Pero el ensañamiento contra la juez Afiuni es tan desmesurado, que como suele suceder, revela lo que invade los nervios de quienes han querido asustarla.

El origen de la rabia

La rabia, o como se le llama también, el coraje, de quien no mostró tanto en aquel refugio del Museo Militar tiene otro origen: su decisión, por muy ajustada a derecho que fuese, permitió que el reo que puso en libertad se fuese del país. Lo cual de por sí solo no sería mayor problema ni causaría el mayor temor, sino que en su memoria iban guardados una buena cantidad de datos que en cualquier país con un sistema judicial confiable, servirían para enjuiciar y meter presos sin los privilegios de que gozaron en Yare, a muchos de los hoy enriquecidos (personal o familiarmente) héroes de aquella gesta de correlones maratónicos.

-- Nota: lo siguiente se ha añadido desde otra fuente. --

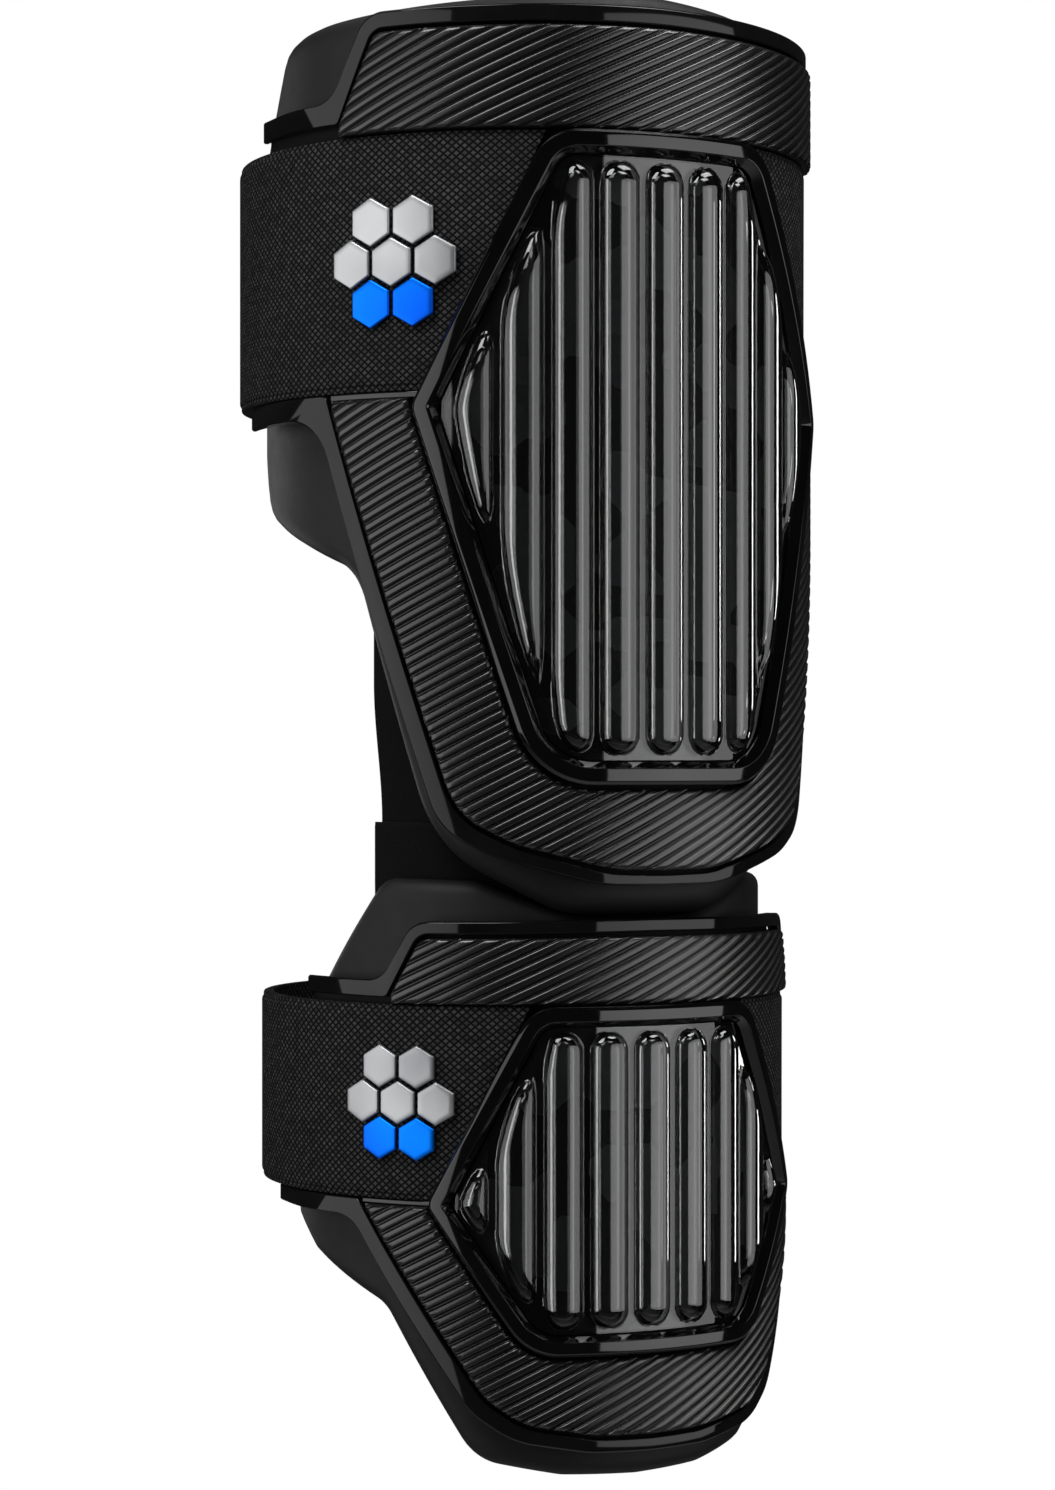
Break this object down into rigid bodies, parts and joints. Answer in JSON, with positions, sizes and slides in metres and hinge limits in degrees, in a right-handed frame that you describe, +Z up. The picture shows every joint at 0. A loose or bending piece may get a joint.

Si bien el trato que se da a sus prisioneros desnuda el carácter despótico y despiadado de este régimen, ese ensañamiento revela también otra cosa: no hay nada que tema más hoy el gobierno que la boca floja de un cómplice que, para salvar el propio pellejo, se vaya de la lengua y saque al sol los trapos sucios de la adiposa piara militar aposentada en Miraflores.

Ese miedo no lo tendría, o por lo menos no en esos extremos, una gente que crea en lo que dice su jefe: que va a mandar hasta la consumación de los siglos. Su premura, su desesperación por callar a los denunciantes, viene del hecho de presentir que no está demasiado lejano el día en que deban rendir cuentas ante la justicia ordinaria.